Деконструкция — это возвращение места, которое стало точкой энергичных поползновений прозрачной телесности, возбудившей складки хроноса, опять к своему изначальному состоянию. Поэтому совершенно неверно понимать культуру и литературу постмодернизма как богохульство. На самом деле, речь идет о стремлении придать свободному (хотя и по необходимости сингулярному) эоническому дискурсу новый контакт с ризоматическим пространством. В произвольно реконструированной Сорокиным альтернативной истории есть ощущение контакта хоть с какой-то определенной реальностью (русско-советской культуры), которая заканчивается, когда исчерпывается эоническое время: от стадии роста — и корня, и стебля, — к своему гниению и исчезновению.

Становление и сильная воля к ничто

Можно провести некоторые параллели между постмодернистской теорией темпоральности у Делёза и концепциями специалистов по «физике хаоса» — таких, как И. Пригожин или С. Хокинс. Рассматривая «физику времени», они пришли к картине, которая отчасти напоминает эон у Делёза. Пригожин, как уже говорилось, обнаружил, что классическая наука, признавая необратимость времени, выстраивала свои аксиомы механики так, как если бы оно было обратимым. Тщательное исследование неравновесных состояний, хаотических и бифуркационных процессов позволили Пригожину поместить «стрелу времени» в само вещество.

В этой картине физической реальности время рождается из неравновесных состояний и характеризует особое состояние вещества. Такое время соответствует эонической темпоральности. По Пригожину, вещество, материя мира имеет свою историю, которая может быть рассмотрена как набор «эонических дискурсов», а поскольку мутация вещества происходит постоянно, соответственно, можно рассмотреть разные «стрелы времени», причудливо переплетающиеся между собой, о чем писали многие фантасты и Борхес в иллюстративном рассказе «Сад с пересекающимися тропинками».

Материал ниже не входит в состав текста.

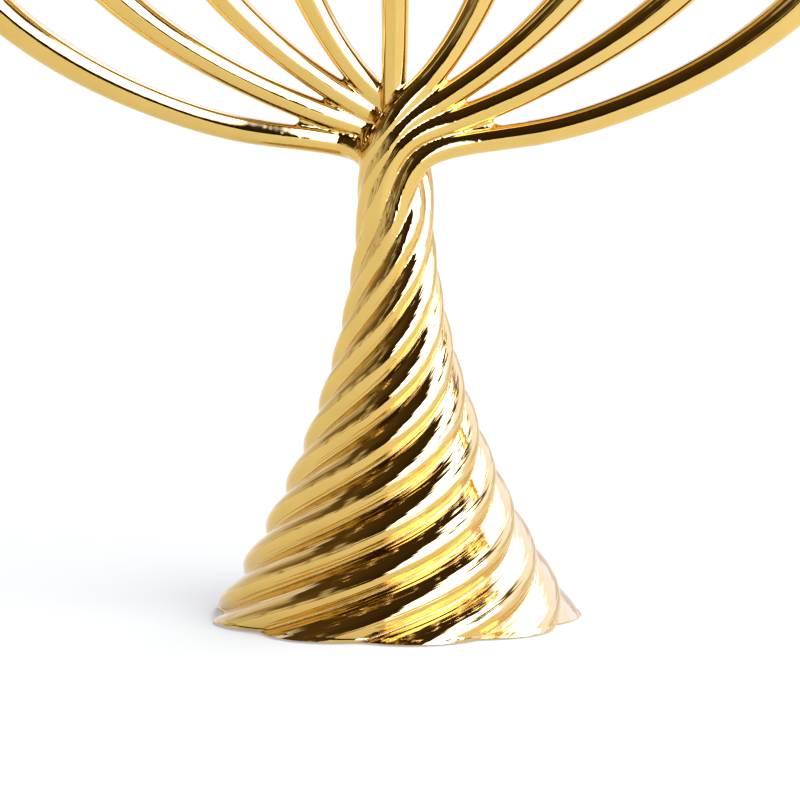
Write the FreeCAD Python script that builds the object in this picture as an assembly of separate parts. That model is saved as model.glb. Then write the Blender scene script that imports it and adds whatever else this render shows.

Здесь можно отметить одну характерную особенность отношения к модерну с позиции премодерна (традиционализма) и постмодерна. Пригожин показывает на примере эволюции физических представлений классической и неклассической науки, что факторы становления и историчности, признаваемые в теории, при анализе устройства реальности, на самом деле, не учитываются. И «физику времени», где материя и становление были полностью тождественными, только еще предстоит выстроить — это дело науки постмодерна. Другими словами, Пригожин упрекает позитивистскую физику в том, что она всё еще остается слишком метафизичной. Для традиционалистов же (Р. Генон) наука модерна, напротив, видится как полный разрыв с метафизикой и помещение бытия в становление с прогрессирующей утратой бытия. Традиционализм видит в модерне то, что, по мнению постмодернистов (а Пригожин, безусловно, является физиком постмодернистским), составляет суть постмодерна, и чего в модерне ещё в полной мере нет.

Точно так же традиционалисты видят в философии и научных теориях модерна все признаки полной дезонтологизации и тотальное наступление нигилизма, ничто. Для постмодернистов, модерн, напротив, остается всё ещё вполне онтологичным состоянием, и настоящая деонтологизация реальности должна наступить только в границах новой парадигмы, т.е. в постмодерне. Модерн же, кажущийся традиционалистам пределом дезонтологизации, с точки зрения постмодернистов — лишь детские игрушки.

Делёз говорит, что до определенного момента (до момента фазового перехода к постмодерну) в модерне, вставшем на путь нигилизма, воля к «ничто» сама была ничтожной, слабой. А теперь воля к «ничто» должна стать сильной и абсолютной, чтобы «ничто», которое никак не наступало, наконец наступило. Делёз считает, что в попытках освободить «ничто» от репрессий, модерн снова и снова выстраивал репрессивные системы. — К ним он относил и классический материализм, и марксизм, и психоанализ, и даже структурализм (почему и было изобретено понятие — «постструктурализм»). В них воля к «ничто», по Делёзу, присутствовала, но была слишком слаба.

С точки зрения Делёза, в постмодерне воля к «ничто» должна стать всеопобеждающей и всемогущей. И здесь дискурс о «ничто», который в целом пропадает из постфилософии, у Делёза — как самого радикального, яркого и последовательного мыслителя постмодерна — всплывает заново, приоткрывая те тайные стороны этой парадигмы, которые она в обычном случае пытается тщательно закамуфлировать.

Калька и карта

Что касается пространства, то здесь постмодернисты предлагают концепцию кальки и карты. Оппозиция кальки и карты предопределяет представления постмодерна о структуре пространства.

Калька — это такая разметка пространства, которая всегда, пусть с искажениями, но воспроизводит разметку пространства, имевшуюся ранее. Первая редакция кальки есть проекция рассудка (образующего систему координат, не существующую в эмпирическом мире и выстраиваемую «геометризирующим» разумом) на исторически воспринятое представление о «реальности», о «внешнем мире». Другими словами пространство кальки отражает структуру гносеологии и структуру того исторического ландшафта, на которой гносеология была исторически спроектирована. Далее с пространством начинают работать по принципу редупликации: калька накладывается на поверхность, и эта поверхность подгоняется под то, что на кальке нарисовано. Таким образом, калька есть процесс умножения симулякров. Новое в каждой серии калек — только погрешности, накопление которых и приводит к появлению пространства-симулякра (которым является виртуальная реальность).